» **Material supplied**
____________________
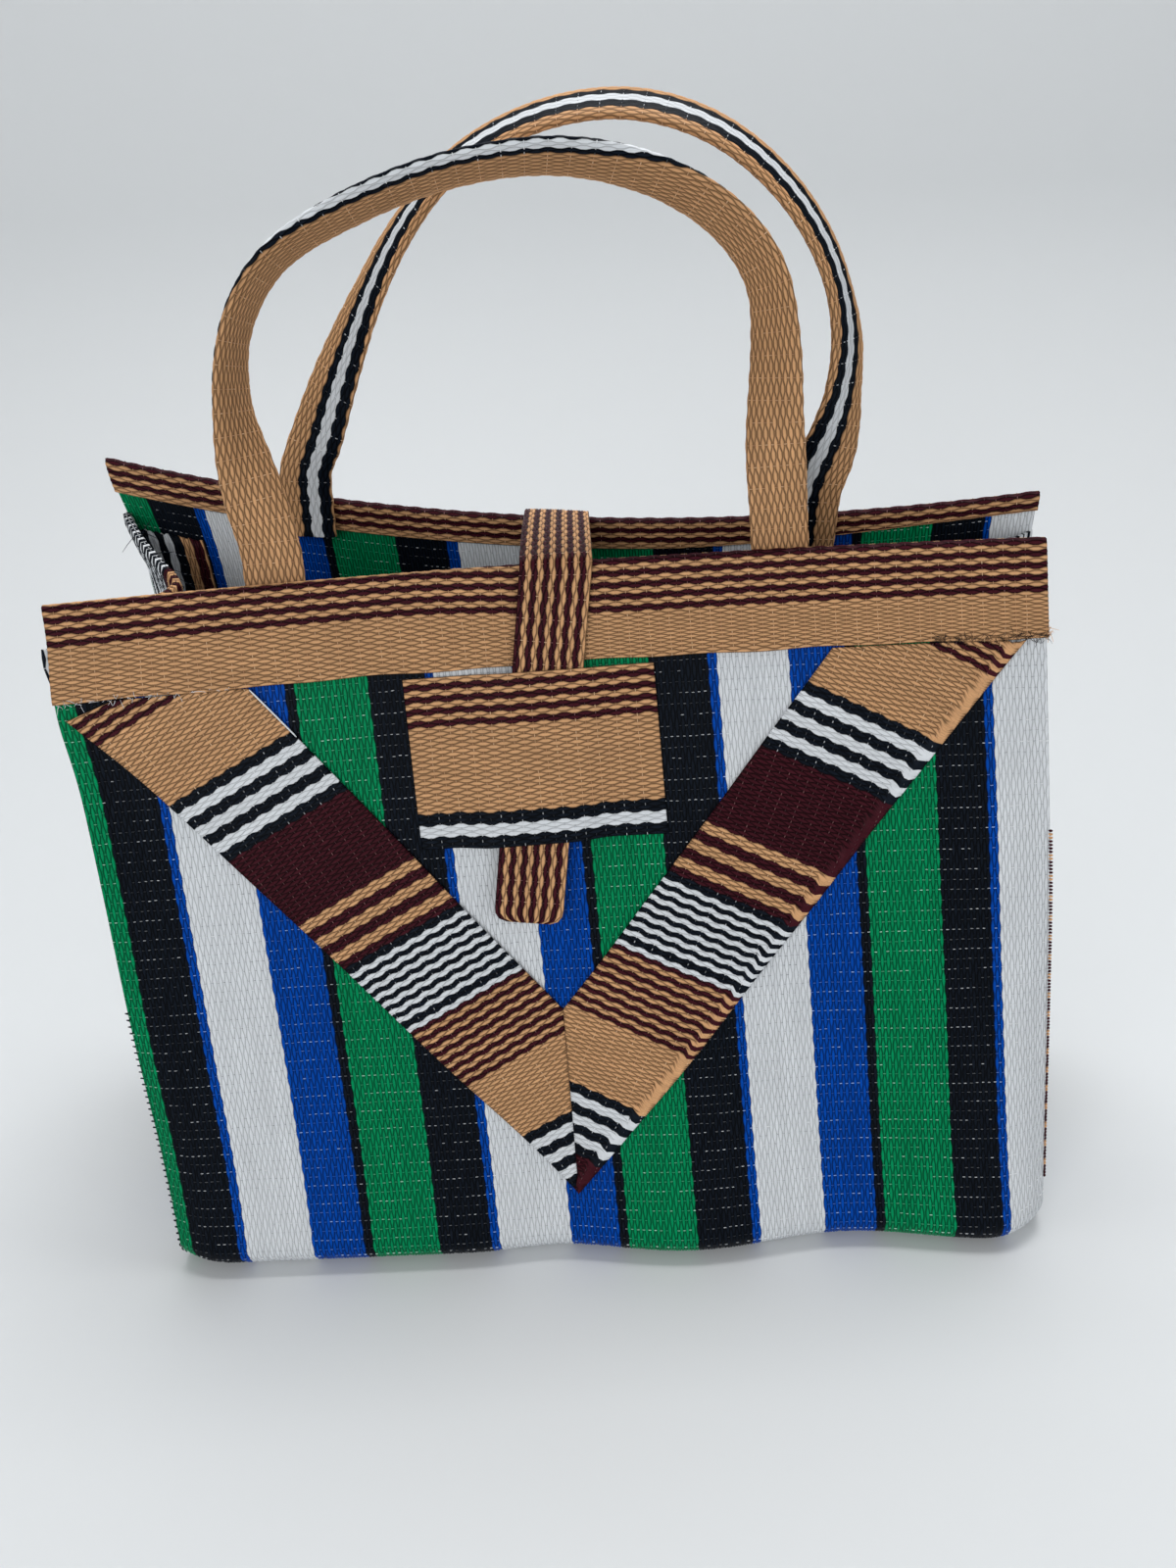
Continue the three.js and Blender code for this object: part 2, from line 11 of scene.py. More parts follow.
____________________
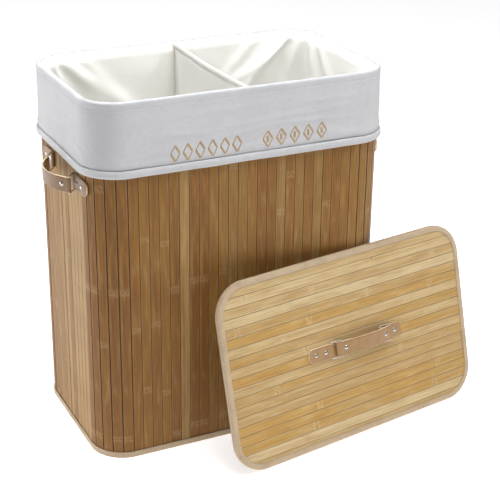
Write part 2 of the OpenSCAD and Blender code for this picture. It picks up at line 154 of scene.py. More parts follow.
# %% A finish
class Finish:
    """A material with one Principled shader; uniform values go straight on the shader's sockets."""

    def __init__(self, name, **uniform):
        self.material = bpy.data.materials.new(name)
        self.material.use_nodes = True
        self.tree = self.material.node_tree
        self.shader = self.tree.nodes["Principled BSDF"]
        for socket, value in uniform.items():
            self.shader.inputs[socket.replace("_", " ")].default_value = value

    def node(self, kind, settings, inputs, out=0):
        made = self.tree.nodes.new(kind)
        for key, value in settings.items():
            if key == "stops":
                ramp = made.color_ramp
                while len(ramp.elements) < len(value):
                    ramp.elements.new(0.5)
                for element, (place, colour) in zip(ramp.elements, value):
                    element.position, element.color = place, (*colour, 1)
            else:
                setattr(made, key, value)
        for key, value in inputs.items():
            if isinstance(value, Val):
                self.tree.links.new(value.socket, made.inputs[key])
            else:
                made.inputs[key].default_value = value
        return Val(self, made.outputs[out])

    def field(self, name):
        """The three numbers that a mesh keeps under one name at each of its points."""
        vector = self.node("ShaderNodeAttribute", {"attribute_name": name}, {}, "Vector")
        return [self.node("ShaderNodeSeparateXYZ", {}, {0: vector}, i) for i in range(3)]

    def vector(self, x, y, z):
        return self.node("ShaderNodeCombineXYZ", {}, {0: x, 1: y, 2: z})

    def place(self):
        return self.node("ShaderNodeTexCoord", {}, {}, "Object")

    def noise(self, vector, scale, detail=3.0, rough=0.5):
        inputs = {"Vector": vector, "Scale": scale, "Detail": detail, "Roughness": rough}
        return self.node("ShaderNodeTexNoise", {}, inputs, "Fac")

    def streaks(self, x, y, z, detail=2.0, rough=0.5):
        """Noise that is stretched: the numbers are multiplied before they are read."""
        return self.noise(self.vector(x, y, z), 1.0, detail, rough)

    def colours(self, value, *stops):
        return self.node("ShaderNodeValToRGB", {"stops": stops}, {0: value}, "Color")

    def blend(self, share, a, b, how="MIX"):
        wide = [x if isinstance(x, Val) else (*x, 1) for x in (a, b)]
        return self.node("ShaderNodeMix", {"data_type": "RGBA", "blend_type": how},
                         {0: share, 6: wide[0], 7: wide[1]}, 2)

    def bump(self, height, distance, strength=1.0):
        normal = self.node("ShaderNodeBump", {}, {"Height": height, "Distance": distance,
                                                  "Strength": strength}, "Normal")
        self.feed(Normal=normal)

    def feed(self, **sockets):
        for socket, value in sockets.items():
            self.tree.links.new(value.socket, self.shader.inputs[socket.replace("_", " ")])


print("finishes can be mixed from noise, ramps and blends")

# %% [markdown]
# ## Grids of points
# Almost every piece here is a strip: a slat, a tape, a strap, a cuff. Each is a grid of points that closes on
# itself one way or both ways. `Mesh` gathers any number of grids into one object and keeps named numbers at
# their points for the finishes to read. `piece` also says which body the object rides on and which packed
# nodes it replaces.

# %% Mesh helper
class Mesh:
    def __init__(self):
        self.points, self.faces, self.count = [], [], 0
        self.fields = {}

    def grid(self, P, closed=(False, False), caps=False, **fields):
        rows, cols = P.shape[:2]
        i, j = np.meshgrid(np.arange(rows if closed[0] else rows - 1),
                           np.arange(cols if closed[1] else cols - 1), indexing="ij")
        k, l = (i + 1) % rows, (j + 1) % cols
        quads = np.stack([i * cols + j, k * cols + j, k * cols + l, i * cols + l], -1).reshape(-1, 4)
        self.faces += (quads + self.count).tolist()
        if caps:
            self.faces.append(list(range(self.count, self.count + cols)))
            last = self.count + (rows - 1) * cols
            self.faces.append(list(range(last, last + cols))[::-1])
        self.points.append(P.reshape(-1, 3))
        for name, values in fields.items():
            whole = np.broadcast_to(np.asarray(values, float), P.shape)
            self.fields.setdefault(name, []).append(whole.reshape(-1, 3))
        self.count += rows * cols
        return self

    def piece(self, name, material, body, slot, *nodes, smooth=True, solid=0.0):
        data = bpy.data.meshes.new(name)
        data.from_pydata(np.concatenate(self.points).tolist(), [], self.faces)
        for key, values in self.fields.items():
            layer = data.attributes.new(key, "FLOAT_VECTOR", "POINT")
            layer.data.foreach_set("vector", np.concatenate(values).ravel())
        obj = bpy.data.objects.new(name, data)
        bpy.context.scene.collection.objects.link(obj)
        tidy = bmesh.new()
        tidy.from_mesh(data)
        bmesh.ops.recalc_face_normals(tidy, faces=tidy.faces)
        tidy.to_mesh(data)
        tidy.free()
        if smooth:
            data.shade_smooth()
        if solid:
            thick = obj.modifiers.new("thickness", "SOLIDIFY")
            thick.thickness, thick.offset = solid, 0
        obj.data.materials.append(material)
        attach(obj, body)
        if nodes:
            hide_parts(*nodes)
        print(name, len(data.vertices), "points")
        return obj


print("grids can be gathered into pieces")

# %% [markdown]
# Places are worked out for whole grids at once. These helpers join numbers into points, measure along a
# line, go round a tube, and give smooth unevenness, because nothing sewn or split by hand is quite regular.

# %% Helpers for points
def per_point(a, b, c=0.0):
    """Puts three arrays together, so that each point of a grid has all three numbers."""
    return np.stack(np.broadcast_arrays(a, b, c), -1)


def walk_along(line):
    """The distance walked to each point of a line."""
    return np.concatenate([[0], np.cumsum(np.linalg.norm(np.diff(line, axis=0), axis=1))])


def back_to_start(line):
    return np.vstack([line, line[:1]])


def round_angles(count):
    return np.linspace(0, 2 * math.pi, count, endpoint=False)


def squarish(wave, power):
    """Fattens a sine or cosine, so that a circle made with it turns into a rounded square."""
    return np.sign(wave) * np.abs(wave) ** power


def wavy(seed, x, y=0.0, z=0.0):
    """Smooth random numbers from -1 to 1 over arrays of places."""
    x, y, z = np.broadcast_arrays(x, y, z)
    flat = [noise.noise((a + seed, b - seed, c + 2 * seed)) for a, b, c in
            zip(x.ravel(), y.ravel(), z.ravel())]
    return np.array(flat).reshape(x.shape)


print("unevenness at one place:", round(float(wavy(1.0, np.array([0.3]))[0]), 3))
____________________
» **Work to do**
Your output shall consist solely of the lines from the line with "Write part 2" to the line with "material with one", reproduced exactly, both ends included.

» **Output of the exercise**
Write part 2 of the OpenSCAD and Blender code for this picture. It picks up at line 154 of scene.py. More parts follow.
# %% A finish
class Finish:
    """A material with one Principled shader; uniform values go straight on the shader's sockets."""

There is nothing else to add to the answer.